Не все ли равно, если в каждой вещи в неравной, но сопоставимой степени дышит собственное чувство?

Все это — закат натурфилософии, с античных времен рассматривающей природу как целостную систему с универсальными законами. Совсем скоро она со всей свойственной ей умозрительностью будет фактически низложена философией науки. Кампанелла не зря с презрением относился к «опошлению» магии и «расколдовыванию» ее в научное знание. Многие из идей, которые он высказывает — начиная от магического воплощения генной инженерии и заканчивая способностью взгляда вредить детям, — в той или иной форме присутствуют и в наше время, но форма эта профанированная, безнадежно и печально опошленная (о «Городе Солнца» в этом контексте, вероятно, не стоит и вспоминать).

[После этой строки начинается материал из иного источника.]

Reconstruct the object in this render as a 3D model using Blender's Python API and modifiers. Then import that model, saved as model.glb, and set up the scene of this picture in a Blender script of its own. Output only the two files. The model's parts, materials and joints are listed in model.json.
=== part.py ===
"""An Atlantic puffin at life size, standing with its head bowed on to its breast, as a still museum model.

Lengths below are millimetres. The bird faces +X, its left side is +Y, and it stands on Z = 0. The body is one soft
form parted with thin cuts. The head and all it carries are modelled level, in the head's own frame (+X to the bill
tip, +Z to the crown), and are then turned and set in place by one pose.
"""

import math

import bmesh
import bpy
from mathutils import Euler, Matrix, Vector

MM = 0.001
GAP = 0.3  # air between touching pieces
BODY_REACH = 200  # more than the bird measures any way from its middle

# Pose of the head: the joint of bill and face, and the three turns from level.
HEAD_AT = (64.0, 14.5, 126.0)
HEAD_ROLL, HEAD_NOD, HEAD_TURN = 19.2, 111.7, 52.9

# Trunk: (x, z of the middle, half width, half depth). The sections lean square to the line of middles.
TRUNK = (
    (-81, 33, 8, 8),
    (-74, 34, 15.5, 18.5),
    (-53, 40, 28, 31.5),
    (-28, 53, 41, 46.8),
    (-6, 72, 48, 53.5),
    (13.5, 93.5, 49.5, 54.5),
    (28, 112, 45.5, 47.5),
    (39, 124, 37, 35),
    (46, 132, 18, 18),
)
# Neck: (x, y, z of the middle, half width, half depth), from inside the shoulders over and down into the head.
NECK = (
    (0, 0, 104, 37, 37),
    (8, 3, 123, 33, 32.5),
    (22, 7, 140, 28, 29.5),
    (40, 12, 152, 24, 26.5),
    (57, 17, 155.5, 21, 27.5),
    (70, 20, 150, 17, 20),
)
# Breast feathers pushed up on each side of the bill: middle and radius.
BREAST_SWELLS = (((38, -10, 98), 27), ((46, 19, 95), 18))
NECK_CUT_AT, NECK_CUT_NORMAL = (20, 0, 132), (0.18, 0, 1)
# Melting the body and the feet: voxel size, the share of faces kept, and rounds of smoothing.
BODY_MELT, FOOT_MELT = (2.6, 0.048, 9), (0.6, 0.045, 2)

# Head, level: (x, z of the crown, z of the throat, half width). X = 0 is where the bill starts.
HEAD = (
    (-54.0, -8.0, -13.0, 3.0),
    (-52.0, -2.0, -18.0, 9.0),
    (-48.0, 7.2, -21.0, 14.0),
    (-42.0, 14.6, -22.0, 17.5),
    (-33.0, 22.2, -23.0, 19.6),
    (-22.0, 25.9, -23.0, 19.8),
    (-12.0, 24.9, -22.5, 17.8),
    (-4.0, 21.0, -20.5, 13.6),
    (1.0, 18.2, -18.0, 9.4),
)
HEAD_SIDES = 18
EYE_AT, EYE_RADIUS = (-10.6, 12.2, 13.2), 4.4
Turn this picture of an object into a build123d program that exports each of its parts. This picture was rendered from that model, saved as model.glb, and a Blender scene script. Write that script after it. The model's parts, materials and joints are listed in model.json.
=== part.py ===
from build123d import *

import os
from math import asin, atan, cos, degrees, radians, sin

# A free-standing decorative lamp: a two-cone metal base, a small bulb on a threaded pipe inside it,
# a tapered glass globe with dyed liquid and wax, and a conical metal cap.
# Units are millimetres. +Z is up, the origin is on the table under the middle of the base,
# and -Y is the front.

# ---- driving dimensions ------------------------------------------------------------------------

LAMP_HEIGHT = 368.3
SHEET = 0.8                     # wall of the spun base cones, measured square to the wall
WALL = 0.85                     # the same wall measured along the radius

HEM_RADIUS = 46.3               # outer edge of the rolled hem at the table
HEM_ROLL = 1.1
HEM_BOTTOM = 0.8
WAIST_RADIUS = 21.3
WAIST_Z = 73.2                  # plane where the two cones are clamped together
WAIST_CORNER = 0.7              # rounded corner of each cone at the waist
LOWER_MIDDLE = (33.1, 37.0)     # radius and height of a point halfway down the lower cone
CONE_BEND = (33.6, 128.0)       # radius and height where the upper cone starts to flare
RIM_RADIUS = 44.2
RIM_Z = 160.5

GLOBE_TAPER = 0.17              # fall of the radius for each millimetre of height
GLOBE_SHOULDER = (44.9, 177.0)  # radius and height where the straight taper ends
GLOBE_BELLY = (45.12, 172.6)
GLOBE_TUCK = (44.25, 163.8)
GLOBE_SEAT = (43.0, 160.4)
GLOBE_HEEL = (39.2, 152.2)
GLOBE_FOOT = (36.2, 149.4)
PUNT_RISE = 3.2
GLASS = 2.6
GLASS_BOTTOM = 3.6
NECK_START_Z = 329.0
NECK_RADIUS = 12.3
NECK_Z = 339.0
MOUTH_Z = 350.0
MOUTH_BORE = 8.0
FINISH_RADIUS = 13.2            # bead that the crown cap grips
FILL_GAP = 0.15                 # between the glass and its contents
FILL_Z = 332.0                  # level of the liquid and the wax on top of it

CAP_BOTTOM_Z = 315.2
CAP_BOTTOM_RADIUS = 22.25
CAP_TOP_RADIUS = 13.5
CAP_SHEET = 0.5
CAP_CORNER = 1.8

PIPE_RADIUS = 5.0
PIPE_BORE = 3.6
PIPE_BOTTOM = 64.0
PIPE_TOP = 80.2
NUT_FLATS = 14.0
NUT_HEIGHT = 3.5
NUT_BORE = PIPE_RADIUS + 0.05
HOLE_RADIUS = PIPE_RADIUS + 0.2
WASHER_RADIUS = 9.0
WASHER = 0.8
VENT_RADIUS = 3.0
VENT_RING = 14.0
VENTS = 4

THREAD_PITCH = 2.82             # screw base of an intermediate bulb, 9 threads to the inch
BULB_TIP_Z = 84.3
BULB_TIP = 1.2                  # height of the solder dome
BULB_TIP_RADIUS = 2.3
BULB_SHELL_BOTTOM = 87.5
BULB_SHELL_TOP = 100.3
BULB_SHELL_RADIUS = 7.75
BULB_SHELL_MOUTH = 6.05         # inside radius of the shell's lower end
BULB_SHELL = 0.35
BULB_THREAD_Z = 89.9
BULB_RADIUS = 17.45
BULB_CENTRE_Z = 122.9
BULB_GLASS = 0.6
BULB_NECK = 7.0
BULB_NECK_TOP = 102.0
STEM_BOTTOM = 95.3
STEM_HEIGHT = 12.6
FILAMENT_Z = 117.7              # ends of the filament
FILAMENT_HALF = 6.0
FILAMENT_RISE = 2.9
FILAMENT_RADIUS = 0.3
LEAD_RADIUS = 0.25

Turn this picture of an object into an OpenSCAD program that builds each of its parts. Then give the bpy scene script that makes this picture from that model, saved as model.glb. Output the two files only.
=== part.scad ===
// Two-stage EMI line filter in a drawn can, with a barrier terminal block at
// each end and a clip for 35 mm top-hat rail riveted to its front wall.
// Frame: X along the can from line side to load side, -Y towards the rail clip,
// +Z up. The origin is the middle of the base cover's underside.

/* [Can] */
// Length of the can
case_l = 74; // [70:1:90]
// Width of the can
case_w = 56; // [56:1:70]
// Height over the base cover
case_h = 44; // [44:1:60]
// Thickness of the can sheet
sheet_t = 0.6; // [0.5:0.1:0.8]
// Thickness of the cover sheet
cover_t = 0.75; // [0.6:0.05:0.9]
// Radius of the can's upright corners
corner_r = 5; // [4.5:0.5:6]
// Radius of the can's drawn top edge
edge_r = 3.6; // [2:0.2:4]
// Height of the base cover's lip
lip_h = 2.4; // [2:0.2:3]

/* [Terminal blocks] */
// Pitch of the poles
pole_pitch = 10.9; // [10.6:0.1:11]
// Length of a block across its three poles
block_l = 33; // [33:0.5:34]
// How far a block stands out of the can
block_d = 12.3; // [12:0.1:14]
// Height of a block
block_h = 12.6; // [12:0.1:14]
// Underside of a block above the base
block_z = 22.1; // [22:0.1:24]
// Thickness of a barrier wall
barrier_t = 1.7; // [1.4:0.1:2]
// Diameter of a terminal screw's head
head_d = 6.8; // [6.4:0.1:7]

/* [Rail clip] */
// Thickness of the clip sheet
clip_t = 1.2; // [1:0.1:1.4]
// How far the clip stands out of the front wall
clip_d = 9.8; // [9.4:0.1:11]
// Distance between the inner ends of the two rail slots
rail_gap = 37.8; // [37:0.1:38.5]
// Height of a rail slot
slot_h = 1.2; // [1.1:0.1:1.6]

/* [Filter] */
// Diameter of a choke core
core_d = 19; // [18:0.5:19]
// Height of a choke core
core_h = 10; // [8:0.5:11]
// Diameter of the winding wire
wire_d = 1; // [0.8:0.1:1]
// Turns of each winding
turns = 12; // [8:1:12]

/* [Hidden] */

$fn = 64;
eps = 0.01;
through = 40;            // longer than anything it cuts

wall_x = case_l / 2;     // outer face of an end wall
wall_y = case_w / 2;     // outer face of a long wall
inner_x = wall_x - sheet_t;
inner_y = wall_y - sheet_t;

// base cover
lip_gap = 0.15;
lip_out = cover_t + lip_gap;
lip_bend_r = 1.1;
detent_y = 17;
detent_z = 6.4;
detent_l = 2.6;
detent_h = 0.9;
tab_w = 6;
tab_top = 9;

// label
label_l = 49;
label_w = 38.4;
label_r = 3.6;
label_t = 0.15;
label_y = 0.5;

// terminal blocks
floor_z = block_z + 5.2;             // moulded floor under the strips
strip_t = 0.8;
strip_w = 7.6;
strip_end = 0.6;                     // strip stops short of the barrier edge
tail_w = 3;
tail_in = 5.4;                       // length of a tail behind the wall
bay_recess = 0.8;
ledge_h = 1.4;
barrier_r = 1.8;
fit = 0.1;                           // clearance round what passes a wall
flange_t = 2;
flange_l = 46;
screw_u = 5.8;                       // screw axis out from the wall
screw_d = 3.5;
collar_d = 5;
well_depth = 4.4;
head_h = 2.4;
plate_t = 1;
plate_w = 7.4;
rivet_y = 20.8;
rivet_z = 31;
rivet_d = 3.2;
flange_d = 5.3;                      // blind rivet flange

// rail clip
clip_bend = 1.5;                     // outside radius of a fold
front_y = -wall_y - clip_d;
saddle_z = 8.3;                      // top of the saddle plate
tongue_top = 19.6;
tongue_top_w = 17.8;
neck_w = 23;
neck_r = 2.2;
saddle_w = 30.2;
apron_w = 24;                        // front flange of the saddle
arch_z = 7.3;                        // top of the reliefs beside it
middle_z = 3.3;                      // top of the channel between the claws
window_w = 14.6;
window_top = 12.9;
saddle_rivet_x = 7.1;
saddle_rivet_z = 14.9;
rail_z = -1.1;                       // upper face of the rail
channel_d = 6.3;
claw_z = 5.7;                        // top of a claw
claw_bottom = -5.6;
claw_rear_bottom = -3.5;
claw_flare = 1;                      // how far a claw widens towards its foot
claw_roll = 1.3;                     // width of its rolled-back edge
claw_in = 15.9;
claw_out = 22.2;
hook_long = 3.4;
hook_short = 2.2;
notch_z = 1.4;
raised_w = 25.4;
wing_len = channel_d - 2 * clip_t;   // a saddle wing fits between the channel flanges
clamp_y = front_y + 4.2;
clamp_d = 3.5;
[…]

Многие, но не все. Во всяком случае, тот космический оптимизм, с которым Кампанелла рассматривал саму человеческую природу, кажется, не уничтожила даже такая вульгарная вещь, как современность.

«Живые существа одушевляются не блаженной мировой душой, а душами собственными, как и наши паразиты, в отличие от нас, неразумные. И пусть человек всего лишь червь в чреве мировом, все-таки рожден он способным облечься в крылья мудрости и любви, став птицей ангельской (angelicus ales), подобно бабочке, появляющейся из шелковичного червя, или пираусте, летящей на свет божий — этот свет чувствует он в себе и в мироздании».